Le segment milanais réoriente doublement le sentiment amoureux : d’une part Frédéric acquiert l’assurance d’aimer et d’autre part la relation avec Catherine s’accélère instinctivement. Ils parlent des enfants qu’ils auront et du mariage qui sanctifiera leur union (cf. pp. 101-105). Cette chronologie pressée et stéréotypée a pour but d’exorciser les puissances de désunion de la guerre. Frédéric et Catherine désirent profiter de la moindre occasion parce que la mort est susceptible de frapper à tout moment. Dans cette chambre d’hôpital où le corps de Frédéric reprend consistance, «les nuits étaient merveilleuses et il [leur] suffisait de pouvoir [se] toucher pour être heureux» (p. 111). Le malheur de la guerre convertit la plus infime opportunité d’euphorie en quelque chose d’incommensurablement unique. Frédéric le raconte avec la simplicité des amants qui ont érigé un nid d’aigle parmi les décombres du monde : «Outre les moments de grande jouissance, nous avions mille petits moyens de nous aimer; et quand nous n’étions pas ensemble, nous tâchions de nous transmettre nos pensées l’un à l’autre. Parfois cela avait l’air de réussir, mais probablement parce que nous pensions tous les deux à la même chose en même temps.» (p. 111). Pourtant la guerre ne desserre pas son étreinte en dépit de ces embrasements du cœur. L’entrée en guerre de l’Amérique marque une amplification des hostilités (cf. p. 114). L’horreur se généralise tellement que toutes les nations belligérantes semblent partager une défaite commune (cf. pp. 129-130). Et bientôt le vacarme de la guerre se rapproche à nouveau pour Frédéric et sa dulcinée, tant et si bien que la grossesse avérée de Catherine sera vite mitigée (cf. pp. 133-4). L’heure de retourner au front interrompt brutalement le cycle amoureux d’une existence qui vivait jusqu’alors comme sur une scène romantique de la Scala (cf. pp. 141-151). Ils essaient de prolonger le temps de toutes les manières possibles, à l’instar des condamnés à mort qui voudraient s'éterniser dans la dernière seconde, juste avant que le couperet ne tombe et ne les fasse passer de vie à trépas. C’est pourquoi Frédéric et Catherine louent une chambre d’hôtel à deux pas de la gare, et même si le train pour Gorizia est prévu à minuit, ils souhaitent déjouer cette fatalité en s’offrant quelques heures d’accalmie.
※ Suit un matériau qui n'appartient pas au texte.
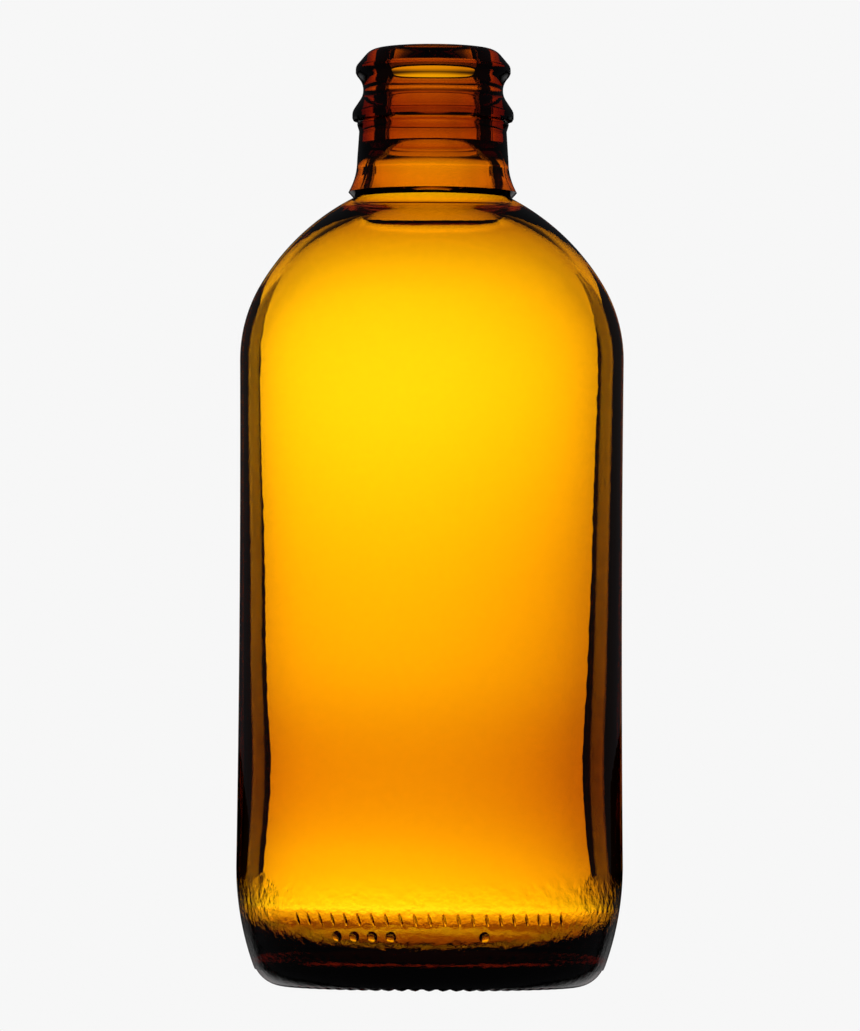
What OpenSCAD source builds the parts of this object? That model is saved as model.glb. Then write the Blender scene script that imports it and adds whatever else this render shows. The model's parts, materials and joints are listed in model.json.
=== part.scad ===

Revenu nell’occhio del ciclone, Frédéric assiste à la pesante mélancolie de Rinaldi. D’habitude envahissant et riant, l’aide-major tout droit sorti d’une commedia dell’arte paraît brusquement expédié dans une mauvaise farce où le rire s’est absenté pour laisser monter un flot désolant de désespoir. Déprimé par les événements, Rinaldi dénonce une guerre qui «ne vaut rien» (p. 162). Frédéric, quant à lui, préférerait perdre la guerre car la gagner signifierait seulement que les Italiens sont descendus plus bas dans les maudits anneaux d’un enfer dantesque (cf. p. 173). L’automne qui plus est n’arrange rien à sa méditation brumeuse. La pluie, les blessés et la faillite des stratégies (cf. p. 181) aggravent encore l’impression d’un inadmissible gâchis humain. Frédéric ne croit plus aux rhétoriques martiales qui conjuguent aisément la violence avec l’idée d’une purification divine : «Je n’avais rien vu de sacré, et ce qu’on appelait glorieux n’avait pas de gloire, et les sacrifices ressemblaient aux abattoirs de Chicago avec cette différence que la viande ne servait qu’à être enterrée. Il y avait beaucoup de mots qu’on ne pouvait plus tolérer […]» (pp. 177-8). Ces critiques pleinement fondées se vérifient lors d’un déplacement des troupes en direction d’Udine (cf. pp. 186-200). L’épreuve de la boue et des averses gelées, associée à la perpétuelle menace des Autrichiens, détruit les individus et les rapproche symboliquement des traits bouleversants de L’homme poignardé de Félix Vallotton, silhouette nue et émaciée transpercée par l’acier impitoyable de l’Histoire belliqueuse.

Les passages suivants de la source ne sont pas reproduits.